Abstract

Performance analytics are commonly used in managerial decision making, but are vulnerable to an omitted variable bias issue when there is incomplete information on the used production factors. In this paper, we relax the standard assumption in efficiency analysis that all input quantities are observed and develop a nonparametric methodology that is robust to endogeneity issues. Our methodology extends Cherchye et al. (2021) by introducing cost inefficiency in the nonparametric framework to recover unobserved heterogeneity of cost minimizing firms. Our main contribution is that we bridge the OR/MS literature and the economic literature by addressing the general critique of Stigler (1976) on the concept of inefficiency (Leibenstein, 1966), which argued that found inefficiencies reflect unobserved inputs rather than waste.
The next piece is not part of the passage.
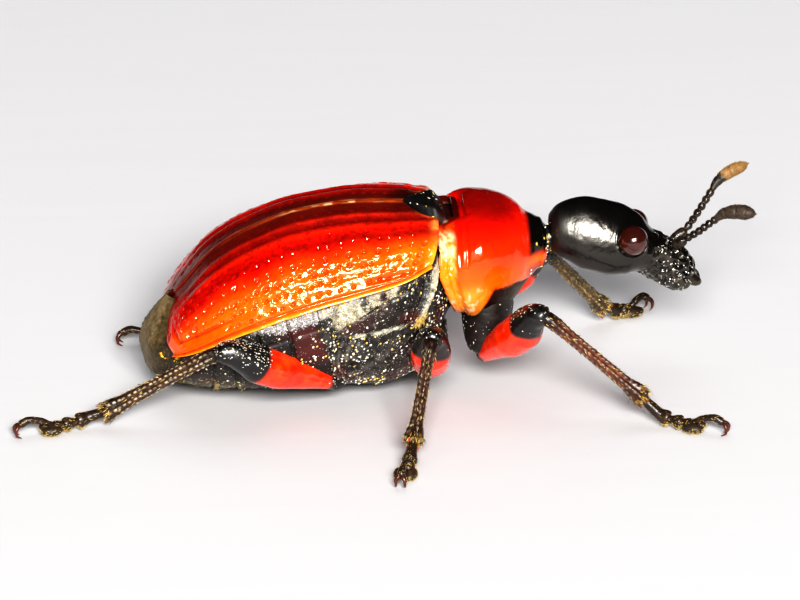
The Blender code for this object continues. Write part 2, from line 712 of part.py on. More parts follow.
def leg_lengths(leg):
    """Lengths along the leg's route of the cut behind the knee and of the ankle."""
    hip, knee = (np.array(p) for p in LEGS[leg][1:3])
    total = route_length(leg_route(leg))
    return float(np.linalg.norm(knee - hip)) + KNEE_PARTING - 0.5 * KNEE_ROUNDING, total


def coxa(leg, grow=0.0):
    def fill(mesh):
        root, tip = (np.array(p) for p in LEGS[leg][:2])
        table = np.array(COXA_RADII[leg.split("_")[0]])
        route = np.array([root, tip])
        length = route_length(route)
        share = np.array((0.0, 0.3, 0.55, 0.78, 0.92, 1.0))
        radii = through(table[:, 0], table[:, 1:], share)[:, 0] + grow
        places = share * length
        places[0] -= grow
        places[-1] += grow
        add_rings(mesh, tube_rings(route, places, radii, np.array((1.0, 0.0, 0.1)), THIGH_SIDES))
    return fill


def femur(leg, grow=0.0):
    def fill(mesh):
        end = leg_lengths(leg)[0]
        table = np.array(FEMUR)
        share = np.array((0.0, 0.08, 0.18, 0.32, 0.46, 0.60, 0.74, 0.88, 1.0))
        rows = through(table[:, 0], table[:, 1:], share)
        places = share * (end - GAP / 2)
        places[0] -= grow
        places[-1] += grow
        side = leg_side(leg)
        rings = tube_rings(leg_route(leg), places, rows[:, 0] + grow, side, THIGH_SIDES, rows[:, 1])
        add_rings(mesh, rings)
    return fill


def tibia(leg):
    def fill(mesh):
        start, end = leg_lengths(leg)
        share = np.array((0.0, 0.06, 0.14, 0.45, 0.75, 0.93, 1.0))
        table = np.array(TIBIA)
        radii = through(table[:, 0], table[:, 1:], share)[:, 0]
        places = start + GAP / 2 + share * (end - start - GAP)
        add_rings(mesh, tube_rings(leg_route(leg), places, radii, leg_side(leg), SHIN_SIDES))
    return fill


def foot_frame(leg):
    """The ankle, the level direction that the foot points in, and its reach."""
    ankle = np.array(LEGS[leg][3])
    claw = np.array(LEGS[leg][4])
    away = claw - ankle[:2]
    reach = float(np.linalg.norm(away))
    return ankle, np.array((*(away / reach), 0.0)), reach


def foot_point(leg, share, height):
    ankle, ahead, reach = foot_frame(leg)
    level = ankle[2] if height is None else height
    return np.array((ankle[0], ankle[1], 0.0)) + ahead * share * reach + np.array((0.0, 0.0, level))


def foot_tube(leg, table, shift, count):
    """A tube along the foot, moved to one side by the shift, which grows from its second point."""
    sideways = np.cross((0.0, 0.0, 1.0), foot_frame(leg)[1])

    def fill(mesh):
        points = np.array([foot_point(leg, share, height) for share, height, _ in table])
        apart = np.clip(np.arange(len(points)), 0, 2)[:, None] / 2
        points = points + sideways * shift * apart
        places = chord_knots(points) * route_length(points)
        radii = [radius for *_, radius in table]
        add_rings(mesh, tube_rings(points, places, radii, sideways, count))
    return fill


def foot_start(leg):
    """The foot's main tube, its first ring face to face with the end of the shin."""
    sideways = np.cross((0.0, 0.0, 1.0), foot_frame(leg)[1])

    def fill(mesh):
        points = np.array([foot_point(leg, share, height) for share, height, _ in FOOT])
        points[1, 2] = min(points[1, 2], 0.5 * (points[0, 2] + points[2, 2]) + 0.02)
        places = chord_knots(points) * route_length(points)
        radii = np.array([radius for *_, radius in FOOT])
        rings = tube_rings(points, places, radii, sideways, FOOT_SIDES)
        ankle = [leg_lengths(leg)[1] + GAP / 2]
        rings[0] = tube_rings(leg_route(leg), ankle, radii[:1], sideways, FOOT_SIDES)[0]
        add_rings(mesh, rings)
    return fill


def lobe(leg, shift):
    def fill(mesh):
        ahead = foot_frame(leg)[1]
        sideways = np.cross((0.0, 0.0, 1.0), ahead)
        centre = foot_point(leg, LOBE_SHARE, LOBE_HEIGHT) + sideways * shift
        add_ball(mesh, centre, LOBE_SIZE, (ahead, sideways, (0, 0, 1)), 8, 5)
    return fill


def floor_block(mesh):
    """A block below the floor, which cuts the flats of the feet."""
    bmesh.ops.create_cube(mesh, size=1.0)
    bmesh.ops.scale(mesh, vec=(14.0, 10.0, 1.0), verts=mesh.verts[:])
    bmesh.ops.translate(mesh, vec=(0.0, 0.0, -0.5), verts=mesh.verts[:])


def tarsus(leg):
    """The foot: two triangular joints, a joint with two lobes, and the claw joint with its two claws."""
    made = new_object(f"leg_{leg}_tarsus", foot_start(leg))
    extras = [new_object("lobe", lobe(leg, shift)) for shift in (LOBE_SPREAD, -LOBE_SPREAD)]
    extras.append(new_object("claw_joint", foot_tube(leg, CLAW_JOINT, 0.0, FOOT_SIDES)))
    for shift in (CLAW_SPREAD, -CLAW_SPREAD):
        extras.append(new_object("claw", foot_tube(leg, CLAW, shift, CLAW_SIDES)))
    apply_boolean(made, extras, "UNION")
    apply_boolean(made, [new_object("floor", floor_block)], "DIFFERENCE")
    return finish(made, "foot_brown")


def build():
    for old in list(bpy.data.objects):
        bpy.data.objects.remove(old)

    for side in SIDES:
        finish(new_object(f"elytron_{side}", wing_cover(side)), "cover_red")
    finish(new_object("scutellum", scutellum), "black_shell")

    chest = new_object("metathorax", metathorax)
    shield = new_object("pronotum", pronotum)
    belly = new_object("abdomen", abdomen)

    carriers = {"front": (shield,), "middle": (chest,), "hind": (chest, belly)}
    for leg in LEGS:
        hip = new_object(f"leg_{leg}_coxa", coxa(leg))
        apply_boolean(hip, [new_object("room", femur(leg, GAP))], "DIFFERENCE")
        finish(hip, "black_shell")
        finish(new_object(f"leg_{leg}_femur", femur(leg)), "thigh_red")
        finish(new_object(f"leg_{leg}_tibia", tibia(leg)), "shin_brown")
        tarsus(leg)
        for carrier in carriers[leg.split("_")[0]]:
            apply_boolean(carrier, [new_object("room", coxa(leg, GAP))], "DIFFERENCE")
            apply_boolean(carrier, [new_object("room", femur(leg, GAP))], "DIFFERENCE")
    finish(chest, "dark_body")
    finish(shield, "pronotum_red")
    finish(belly, "dark_body")

    rump = new_object("pygidium", pygidium)
    for side in SIDES:
        apply_boolean(rump, [new_object("room", wing_cover(side, GAP))], "DIFFERENCE")
    finish(rump, "rump_olive")

    finish(new_object("neck", neck), "black_shell")
    skull = new_object("head", head)
    snout = new_object("rostrum", rostrum)
    apply_boolean(snout, [new_object("mandible", mandible(side)) for side in SIDES], "UNION")
    for side in SIDES:
        apply_boolean(skull, [new_object("room", eye(side, GAP))], "DIFFERENCE")
        apply_boolean(snout, [new_object("room", antenna(side, GAP))], "DIFFERENCE")
        finish(new_object(f"eye_{side}", eye(side)), "eye_brown")
        finish(new_object(f"antenna_{side}", antenna(side)), "feeler_brown")
    finish(skull, "black_shell")
    finish(snout, "black_shell")


build()
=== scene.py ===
"""The looks of a hazel leaf-roller weevil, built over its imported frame.

The head points along +X, the animal's left side is +Y, and the feet rest on Z = 0.
Lengths are in millimetres.
"""

import math
from types import SimpleNamespace

import bpy
import numpy as np
from mathutils import Matrix, Vector


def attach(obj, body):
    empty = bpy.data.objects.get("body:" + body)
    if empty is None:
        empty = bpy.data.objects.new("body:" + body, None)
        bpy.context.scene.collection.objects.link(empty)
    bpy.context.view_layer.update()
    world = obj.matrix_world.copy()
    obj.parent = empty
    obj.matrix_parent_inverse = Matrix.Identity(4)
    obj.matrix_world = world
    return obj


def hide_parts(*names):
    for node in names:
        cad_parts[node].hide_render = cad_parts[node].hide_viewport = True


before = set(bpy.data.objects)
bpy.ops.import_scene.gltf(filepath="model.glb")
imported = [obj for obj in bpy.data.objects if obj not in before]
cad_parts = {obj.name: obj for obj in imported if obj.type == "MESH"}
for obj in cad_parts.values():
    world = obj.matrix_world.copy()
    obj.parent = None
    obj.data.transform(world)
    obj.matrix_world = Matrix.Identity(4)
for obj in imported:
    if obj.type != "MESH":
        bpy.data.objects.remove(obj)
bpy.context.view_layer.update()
MM = 0.001

# The camera looks at AIM from far away, and BACK points from there to it.
AIM = (0.358, 0.0, 1.25)
BACK = (-0.0796, -0.910, 0.4067)
CAMERA_FAR = 140.0
VIEW_WIDTH = 11.43

# The lines that the wing covers and the trunk share, as in the part's source.
BACK_LINE = (
    (0.87, 2.72), (0.42, 2.80), (-0.30, 2.82), (-1.08, 2.73), (-1.79, 2.475),
    (-2.32, 2.13), (-2.70, 1.71), (-2.96, 1.33), (-3.05, 1.05),
)
MARGIN_LINE = (
    (0.70, 1.23, 2.28), (0.28, 1.40, 2.12), (-0.35, 1.47, 1.96), (-1.05, 1.51, 1.78), (-1.70, 1.52, 1.57),
    (-2.20, 1.46, 1.36), (-2.58, 1.32, 1.15), (-2.83, 1.13, 1.00), (-2.97, 0.95, 0.92),
)
COVER_ROUNDNESS = 2.2
COVER_THICKNESS = 0.50
COVER_TIP_THICKNESS = 0.30
COVER_EDGE = 0.22
STRIAE = 9
TIP_PARTING = 0.105
TIP_PARTING_WIDTH = 0.75
NOTCH_LENGTH = 0.107
NOTCH_WIDTH = 0.45
NOTCH_POWER = 0.50
KEEL_LINE = (
    (1.04, 1.20), (0.60, 0.38), (0.00, 0.22), (-0.75, 0.22), (-1.45, 0.23),
    (-2.05, 0.24), (-2.50, 0.27), (-2.80, 0.30), (-2.93, 0.33),
)
KEEL_ROUNDNESS = (2.0, 2.7, 3.1, 3.0, 2.9, 2.8, 2.7, 2.6, 2.5)
LEDGE = 0.10
LIP_DROP = 0.04
THORAX_END = 0.385
ABDOMEN_START = 0.395
ABDOMEN_END = 0.93
VENTRITE_JOINTS = (0.50, 0.61, 0.71, 0.80)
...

As such, we are the first to differentiate between cost inefficiency (i.e. waste; deviations from optimizing behavior) and unobserved input usage (i.e. optimally chosen input factors that are unobserved to the empirical analyst). We show the applicability of the approach by studying both cost efficiency and endogenous automation in a real-world and purpose-built dataset on Belgian railway traffic management control rooms. Our findings cast doubt on Stigler's argument showing instead the existence of meaningful inefficiencies that cannot be attributed to use of unobserved inputs or environmental factors. In addition, we document how the omitted variable bias impacts cost efficiencies of individual observations in a dissimilar way in case the use of unobserved inputs is not controlled for.